Start of Dataset records

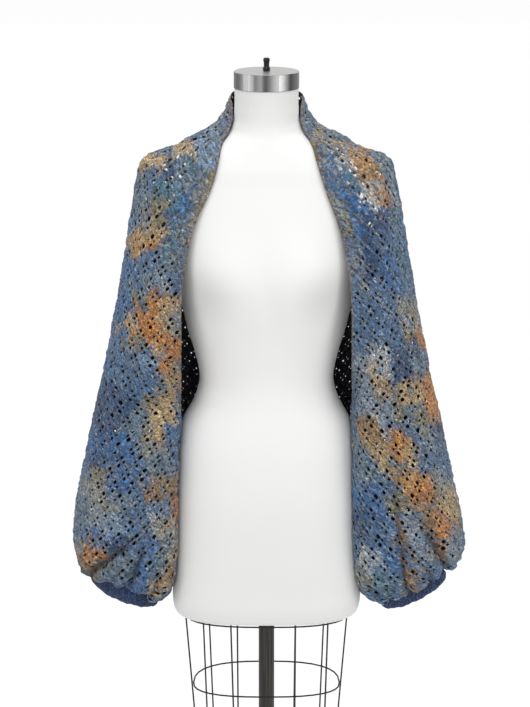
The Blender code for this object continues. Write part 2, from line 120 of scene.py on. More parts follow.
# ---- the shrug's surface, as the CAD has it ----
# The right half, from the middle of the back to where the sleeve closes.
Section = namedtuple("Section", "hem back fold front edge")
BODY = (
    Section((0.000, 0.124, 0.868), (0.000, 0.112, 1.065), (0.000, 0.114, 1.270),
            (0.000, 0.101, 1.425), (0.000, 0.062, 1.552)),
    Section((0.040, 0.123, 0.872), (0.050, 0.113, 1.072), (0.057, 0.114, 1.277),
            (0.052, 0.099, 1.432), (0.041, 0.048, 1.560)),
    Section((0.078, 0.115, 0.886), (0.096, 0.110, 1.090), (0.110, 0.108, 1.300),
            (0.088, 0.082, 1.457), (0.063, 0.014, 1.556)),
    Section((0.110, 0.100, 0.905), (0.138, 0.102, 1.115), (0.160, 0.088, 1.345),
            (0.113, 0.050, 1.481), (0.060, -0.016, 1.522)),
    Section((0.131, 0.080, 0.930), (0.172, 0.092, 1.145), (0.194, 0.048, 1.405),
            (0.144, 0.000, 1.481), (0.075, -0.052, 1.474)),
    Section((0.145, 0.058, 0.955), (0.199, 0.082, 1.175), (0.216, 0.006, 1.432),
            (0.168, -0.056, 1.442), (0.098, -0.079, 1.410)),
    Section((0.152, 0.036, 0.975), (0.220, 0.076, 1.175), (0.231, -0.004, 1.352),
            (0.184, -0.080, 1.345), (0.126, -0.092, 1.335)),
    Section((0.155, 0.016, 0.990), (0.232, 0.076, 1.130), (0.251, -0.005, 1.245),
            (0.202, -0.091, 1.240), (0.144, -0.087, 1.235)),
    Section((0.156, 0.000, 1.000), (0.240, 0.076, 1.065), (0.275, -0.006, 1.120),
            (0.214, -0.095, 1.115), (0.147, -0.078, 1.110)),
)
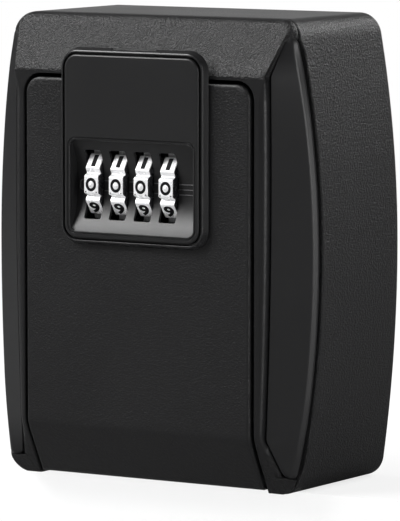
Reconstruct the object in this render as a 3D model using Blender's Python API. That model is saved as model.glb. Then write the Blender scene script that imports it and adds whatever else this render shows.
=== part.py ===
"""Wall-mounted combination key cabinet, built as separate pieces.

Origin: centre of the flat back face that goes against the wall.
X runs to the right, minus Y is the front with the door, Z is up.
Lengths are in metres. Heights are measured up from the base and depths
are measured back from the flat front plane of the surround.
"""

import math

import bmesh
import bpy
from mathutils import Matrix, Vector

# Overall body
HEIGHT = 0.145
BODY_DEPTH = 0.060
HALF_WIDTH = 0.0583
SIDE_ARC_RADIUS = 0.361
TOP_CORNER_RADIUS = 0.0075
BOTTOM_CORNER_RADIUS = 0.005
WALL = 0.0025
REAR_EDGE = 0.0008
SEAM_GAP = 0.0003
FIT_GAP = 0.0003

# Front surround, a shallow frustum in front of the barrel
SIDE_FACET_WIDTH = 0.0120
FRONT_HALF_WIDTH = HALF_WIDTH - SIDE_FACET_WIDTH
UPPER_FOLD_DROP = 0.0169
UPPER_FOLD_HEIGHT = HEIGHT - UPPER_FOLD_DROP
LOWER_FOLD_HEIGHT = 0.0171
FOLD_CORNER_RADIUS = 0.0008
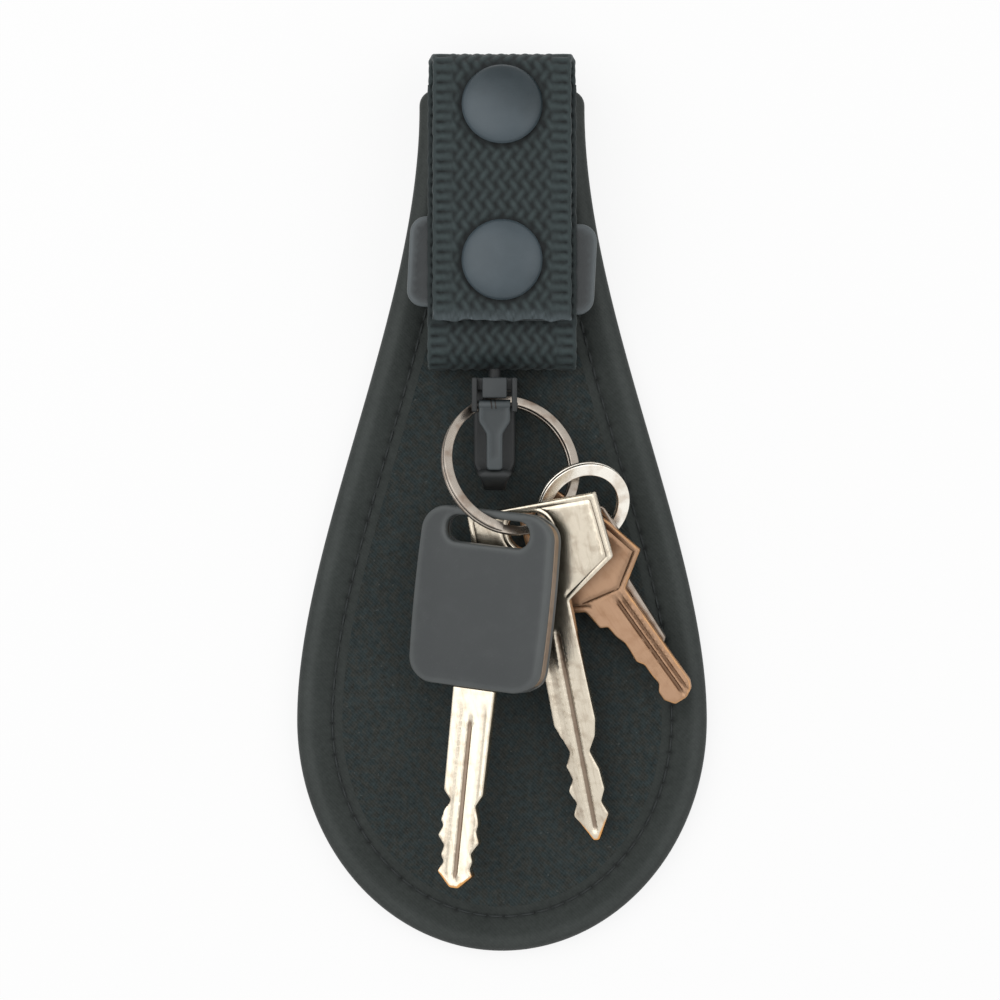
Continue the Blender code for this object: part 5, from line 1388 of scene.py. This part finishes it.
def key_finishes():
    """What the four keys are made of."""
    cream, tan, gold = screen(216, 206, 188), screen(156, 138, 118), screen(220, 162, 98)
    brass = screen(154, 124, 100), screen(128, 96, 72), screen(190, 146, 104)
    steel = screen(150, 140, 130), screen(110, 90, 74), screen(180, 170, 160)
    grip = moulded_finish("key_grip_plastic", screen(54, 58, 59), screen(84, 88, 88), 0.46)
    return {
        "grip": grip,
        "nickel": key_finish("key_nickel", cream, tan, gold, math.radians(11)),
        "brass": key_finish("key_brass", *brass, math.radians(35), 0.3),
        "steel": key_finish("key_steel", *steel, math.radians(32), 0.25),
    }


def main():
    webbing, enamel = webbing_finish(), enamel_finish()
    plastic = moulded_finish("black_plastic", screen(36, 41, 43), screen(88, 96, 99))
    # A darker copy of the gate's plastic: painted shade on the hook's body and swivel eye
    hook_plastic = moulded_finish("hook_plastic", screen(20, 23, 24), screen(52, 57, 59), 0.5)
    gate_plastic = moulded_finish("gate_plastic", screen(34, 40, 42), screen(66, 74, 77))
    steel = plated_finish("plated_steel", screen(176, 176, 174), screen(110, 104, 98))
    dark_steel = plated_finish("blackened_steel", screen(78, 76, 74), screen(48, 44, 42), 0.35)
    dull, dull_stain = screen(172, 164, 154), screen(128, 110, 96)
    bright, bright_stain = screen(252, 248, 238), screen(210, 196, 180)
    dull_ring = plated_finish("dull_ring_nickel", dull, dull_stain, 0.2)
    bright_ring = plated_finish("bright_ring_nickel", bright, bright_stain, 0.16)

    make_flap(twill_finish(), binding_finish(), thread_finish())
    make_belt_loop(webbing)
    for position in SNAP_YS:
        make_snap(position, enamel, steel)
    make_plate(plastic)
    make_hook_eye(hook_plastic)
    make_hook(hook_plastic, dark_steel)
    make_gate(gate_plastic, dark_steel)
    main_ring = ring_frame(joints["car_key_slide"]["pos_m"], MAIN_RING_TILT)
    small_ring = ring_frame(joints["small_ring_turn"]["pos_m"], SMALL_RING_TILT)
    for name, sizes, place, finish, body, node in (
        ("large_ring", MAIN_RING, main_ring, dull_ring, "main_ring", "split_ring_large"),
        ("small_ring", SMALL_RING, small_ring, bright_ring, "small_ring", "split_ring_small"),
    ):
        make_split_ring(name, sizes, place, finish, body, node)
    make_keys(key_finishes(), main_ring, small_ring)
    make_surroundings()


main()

End of Dataset records

:: What you should do ::
Reproduce the entries above in full, verbatim.

:: Final result ::
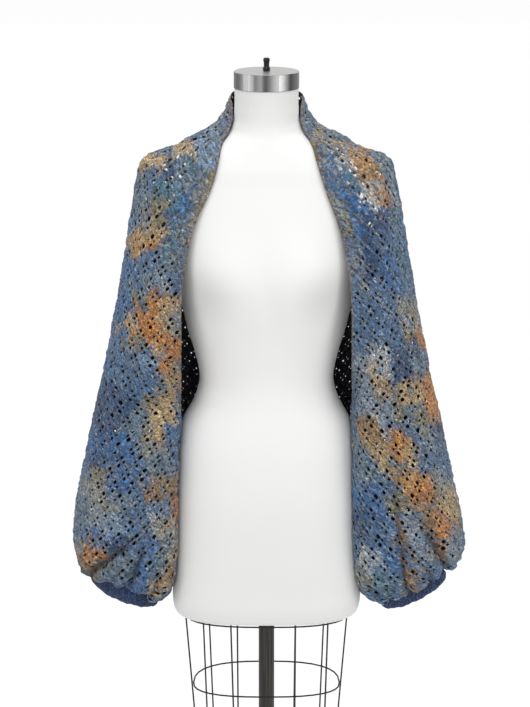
The Blender code for this object continues. Write part 2, from line 120 of scene.py on. More parts follow.
# ---- the shrug's surface, as the CAD has it ----
# The right half, from the middle of the back to where the sleeve closes.
Section = namedtuple("Section", "hem back fold front edge")
BODY = (
    Section((0.000, 0.124, 0.868), (0.000, 0.112, 1.065), (0.000, 0.114, 1.270),
            (0.000, 0.101, 1.425), (0.000, 0.062, 1.552)),
    Section((0.040, 0.123, 0.872), (0.050, 0.113, 1.072), (0.057, 0.114, 1.277),
            (0.052, 0.099, 1.432), (0.041, 0.048, 1.560)),
    Section((0.078, 0.115, 0.886), (0.096, 0.110, 1.090), (0.110, 0.108, 1.300),
            (0.088, 0.082, 1.457), (0.063, 0.014, 1.556)),
    Section((0.110, 0.100, 0.905), (0.138, 0.102, 1.115), (0.160, 0.088, 1.345),
            (0.113, 0.050, 1.481), (0.060, -0.016, 1.522)),
    Section((0.131, 0.080, 0.930), (0.172, 0.092, 1.145), (0.194, 0.048, 1.405),
            (0.144, 0.000, 1.481), (0.075, -0.052, 1.474)),
    Section((0.145, 0.058, 0.955), (0.199, 0.082, 1.175), (0.216, 0.006, 1.432),
            (0.168, -0.056, 1.442), (0.098, -0.079, 1.410)),
    Section((0.152, 0.036, 0.975), (0.220, 0.076, 1.175), (0.231, -0.004, 1.352),
            (0.184, -0.080, 1.345), (0.126, -0.092, 1.335)),
    Section((0.155, 0.016, 0.990), (0.232, 0.076, 1.130), (0.251, -0.005, 1.245),
            (0.202, -0.091, 1.240), (0.144, -0.087, 1.235)),
    Section((0.156, 0.000, 1.000), (0.240, 0.076, 1.065), (0.275, -0.006, 1.120),
            (0.214, -0.095, 1.115), (0.147, -0.078, 1.110)),
)
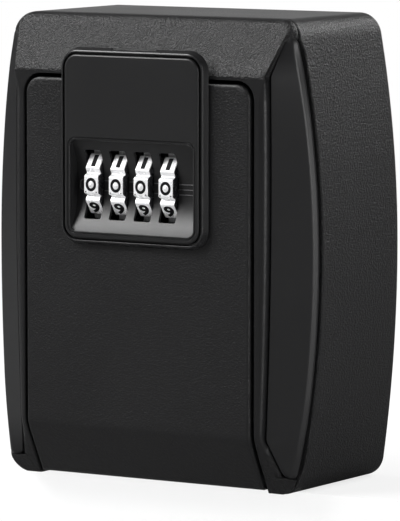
Reconstruct the object in this render as a 3D model using Blender's Python API. That model is saved as model.glb. Then write the Blender scene script that imports it and adds whatever else this render shows.
=== part.py ===
"""Wall-mounted combination key cabinet, built as separate pieces.

Origin: centre of the flat back face that goes against the wall.
X runs to the right, minus Y is the front with the door, Z is up.
Lengths are in metres. Heights are measured up from the base and depths
are measured back from the flat front plane of the surround.
"""

import math

import bmesh
import bpy
from mathutils import Matrix, Vector

# Overall body
HEIGHT = 0.145
BODY_DEPTH = 0.060
HALF_WIDTH = 0.0583
SIDE_ARC_RADIUS = 0.361
TOP_CORNER_RADIUS = 0.0075
BOTTOM_CORNER_RADIUS = 0.005
WALL = 0.0025
REAR_EDGE = 0.0008
SEAM_GAP = 0.0003
FIT_GAP = 0.0003

# Front surround, a shallow frustum in front of the barrel
SIDE_FACET_WIDTH = 0.0120
FRONT_HALF_WIDTH = HALF_WIDTH - SIDE_FACET_WIDTH
UPPER_FOLD_DROP = 0.0169
UPPER_FOLD_HEIGHT = HEIGHT - UPPER_FOLD_DROP
LOWER_FOLD_HEIGHT = 0.0171
FOLD_CORNER_RADIUS = 0.0008
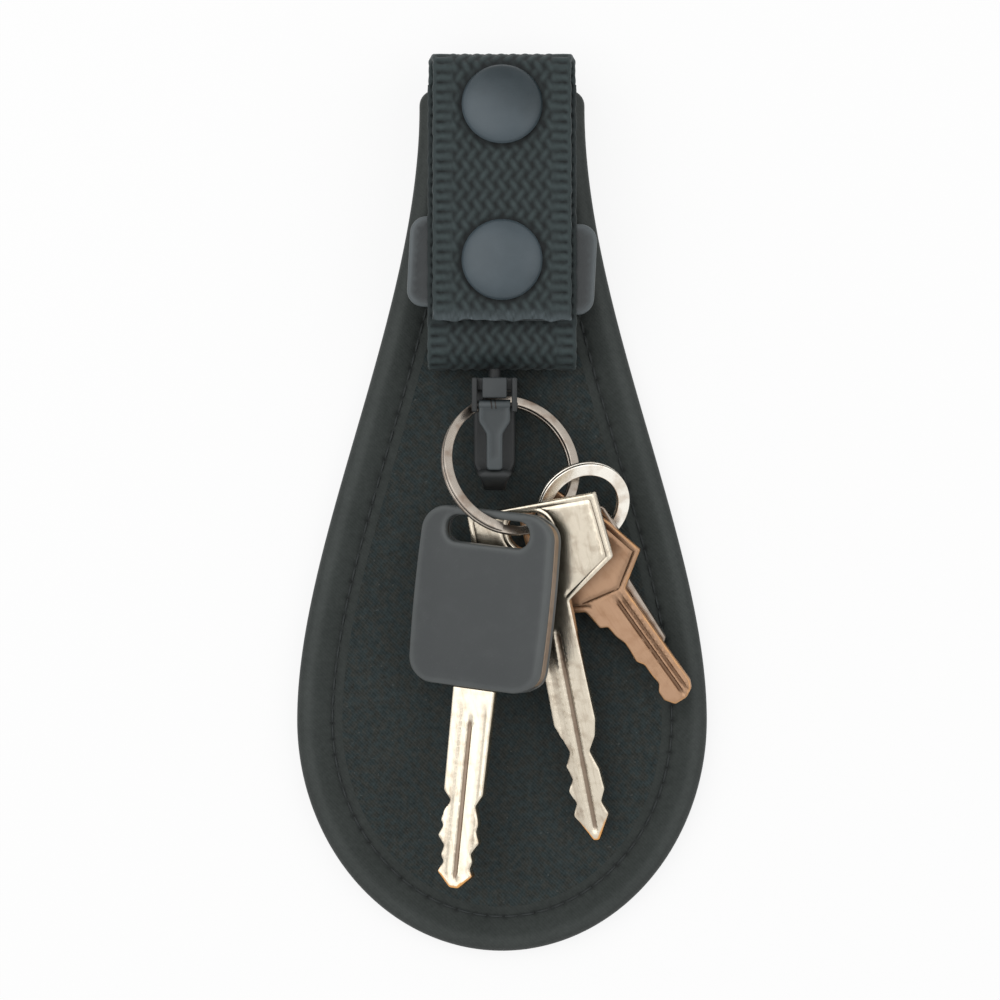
Continue the Blender code for this object: part 5, from line 1388 of scene.py. This part finishes it.
def key_finishes():
    """What the four keys are made of."""
    cream, tan, gold = screen(216, 206, 188), screen(156, 138, 118), screen(220, 162, 98)
    brass = screen(154, 124, 100), screen(128, 96, 72), screen(190, 146, 104)
    steel = screen(150, 140, 130), screen(110, 90, 74), screen(180, 170, 160)
    grip = moulded_finish("key_grip_plastic", screen(54, 58, 59), screen(84, 88, 88), 0.46)
    return {
        "grip": grip,
        "nickel": key_finish("key_nickel", cream, tan, gold, math.radians(11)),
        "brass": key_finish("key_brass", *brass, math.radians(35), 0.3),
        "steel": key_finish("key_steel", *steel, math.radians(32), 0.25),
    }


def main():
    webbing, enamel = webbing_finish(), enamel_finish()
    plastic = moulded_finish("black_plastic", screen(36, 41, 43), screen(88, 96, 99))
    # A darker copy of the gate's plastic: painted shade on the hook's body and swivel eye
    hook_plastic = moulded_finish("hook_plastic", screen(20, 23, 24), screen(52, 57, 59), 0.5)
    gate_plastic = moulded_finish("gate_plastic", screen(34, 40, 42), screen(66, 74, 77))
    steel = plated_finish("plated_steel", screen(176, 176, 174), screen(110, 104, 98))
    dark_steel = plated_finish("blackened_steel", screen(78, 76, 74), screen(48, 44, 42), 0.35)
    dull, dull_stain = screen(172, 164, 154), screen(128, 110, 96)
    bright, bright_stain = screen(252, 248, 238), screen(210, 196, 180)
    dull_ring = plated_finish("dull_ring_nickel", dull, dull_stain, 0.2)
    bright_ring = plated_finish("bright_ring_nickel", bright, bright_stain, 0.16)

    make_flap(twill_finish(), binding_finish(), thread_finish())
    make_belt_loop(webbing)
    for position in SNAP_YS:
        make_snap(position, enamel, steel)
    make_plate(plastic)
    make_hook_eye(hook_plastic)
    make_hook(hook_plastic, dark_steel)
    make_gate(gate_plastic, dark_steel)
    main_ring = ring_frame(joints["car_key_slide"]["pos_m"], MAIN_RING_TILT)
    small_ring = ring_frame(joints["small_ring_turn"]["pos_m"], SMALL_RING_TILT)
    for name, sizes, place, finish, body, node in (
        ("large_ring", MAIN_RING, main_ring, dull_ring, "main_ring", "split_ring_large"),
        ("small_ring", SMALL_RING, small_ring, bright_ring, "small_ring", "split_ring_small"),
    ):
        make_split_ring(name, sizes, place, finish, body, node)
    make_keys(key_finishes(), main_ring, small_ring)
    make_surroundings()


main()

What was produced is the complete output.